If you’re doing the van life or road trip circuit, there are several Forest Service campgrounds along Highway 89 that operate on a first-come, first-served basis. Get there Thursday afternoon for a Friday night spot.
What I’d Skip
The Heavenly Gondola is expensive ($50+) and the views, while nice, are better from any number of free trailheads. The Stateline casinos are fine if you’re into that, but they feel disconnected from everything that makes Tahoe special. And the wafer rock photo spot during peak hours — just look at the Instagram pictures and save yourself the 45-minute line.

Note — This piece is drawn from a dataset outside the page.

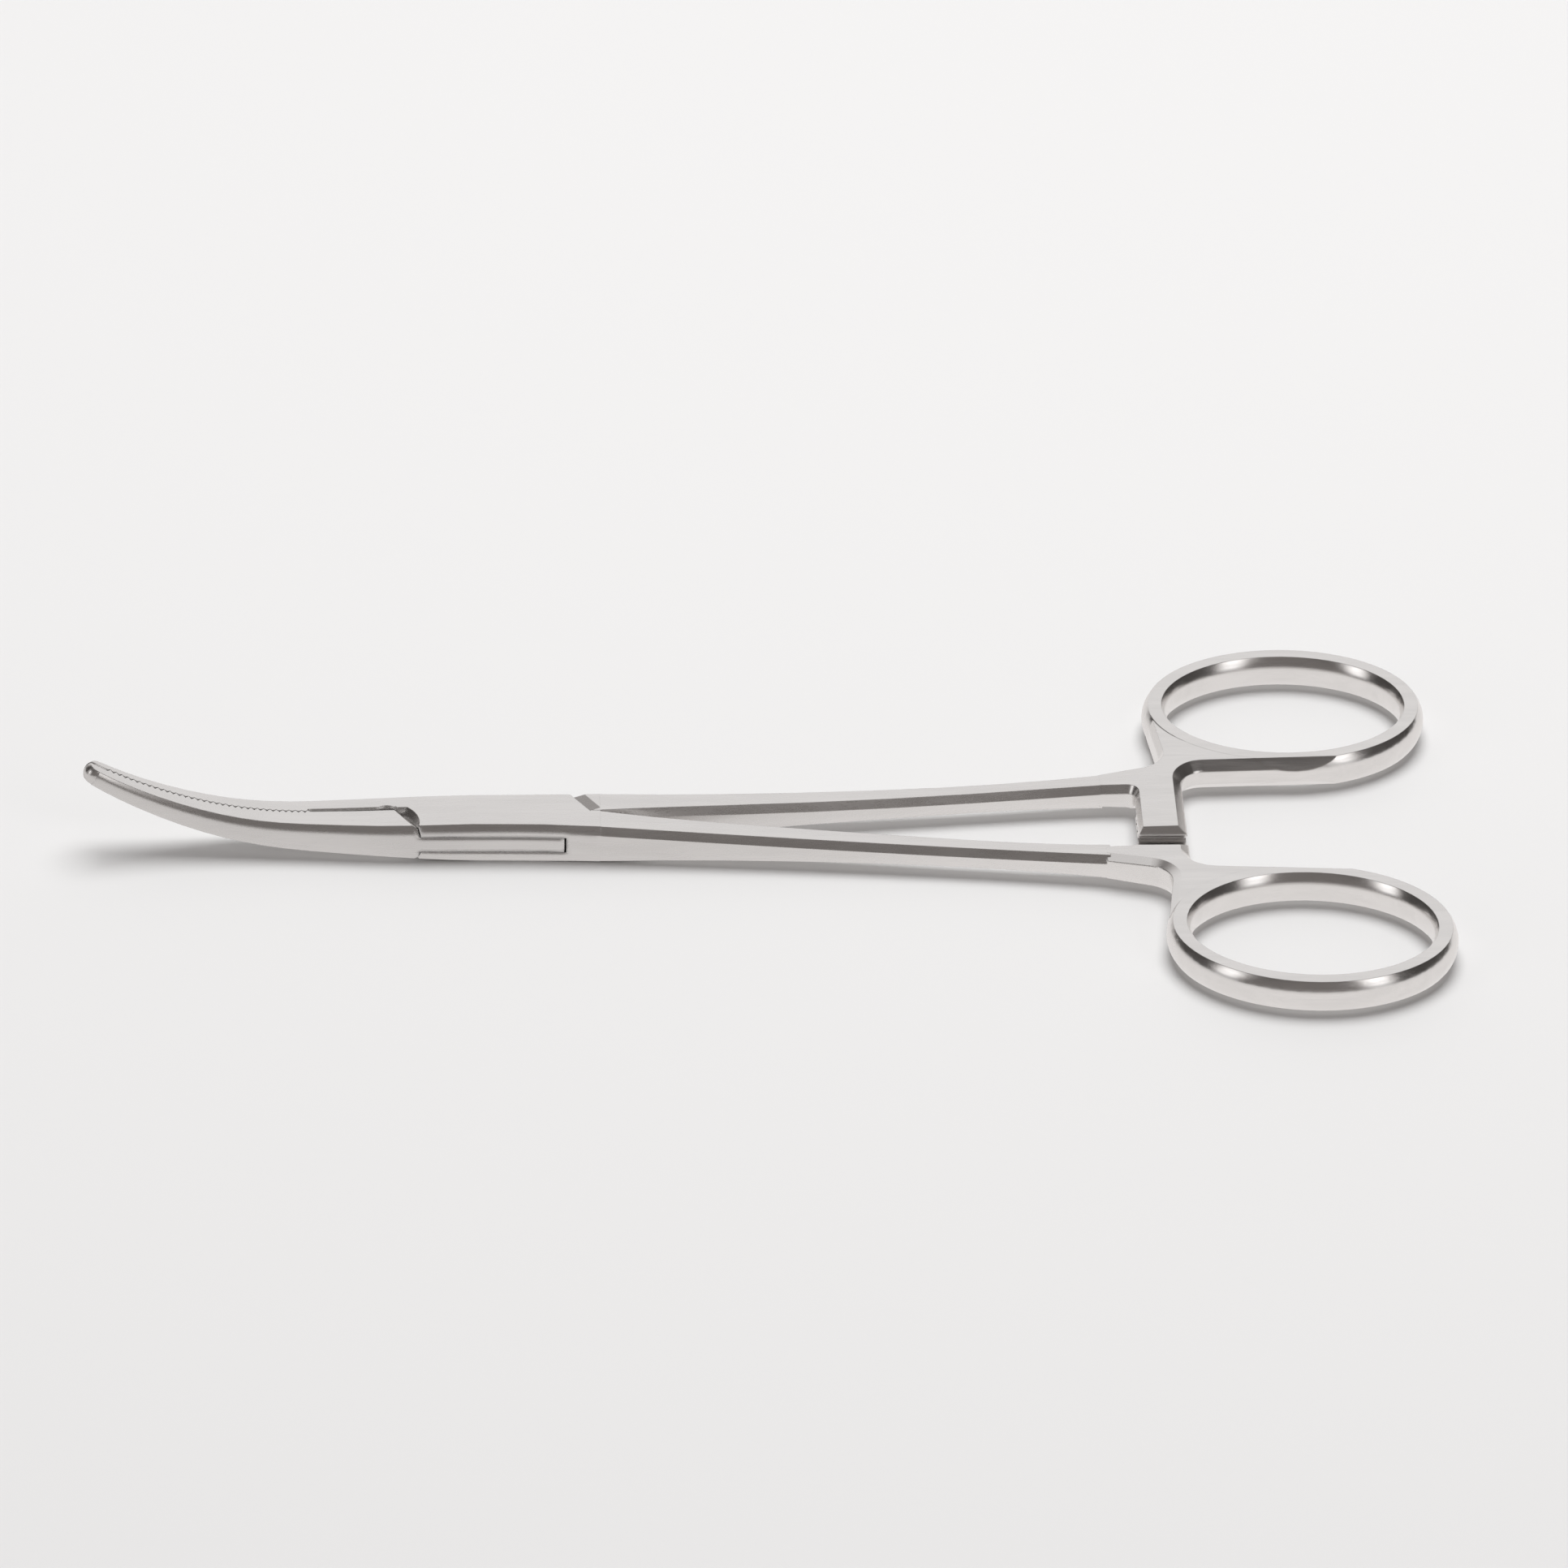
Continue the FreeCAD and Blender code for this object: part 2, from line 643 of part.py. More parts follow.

Instead, spend that time driving the east shore on Highway 28. It’s one of the most beautiful stretches of pavement in America, winding past hidden coves and granite pullouts where you can park free and have a picnic. Stop at the Log Cabin overlook, skip rocks at Secret Harbor Beach, and watch the sun drop behind the Sierra crest from somewhere quiet. That’s the Tahoe that keeps pulling me back.
The Bottom Line
Lake Tahoe in June is the kind of destination that ruins other mountain lakes for you. The water is too clear, the peaks too dramatic, the combination of alpine and desert environments too unique. It’s not a hidden gem — millions of visitors a year can’t be wrong — but it rewards effort. Show up early, bring the right gear, respect the environment, and you’ll find that the best parts of Tahoe aren’t the postcard moments. They’re the quiet ones: the first paddle stroke on glass-calm water at dawn, the wind in the Jeffrey pines sounding like waves, the last warm afternoon on a granite slab watching the light change across the basin.
Go in June. Start early. Bring layers. Everything else will work itself out.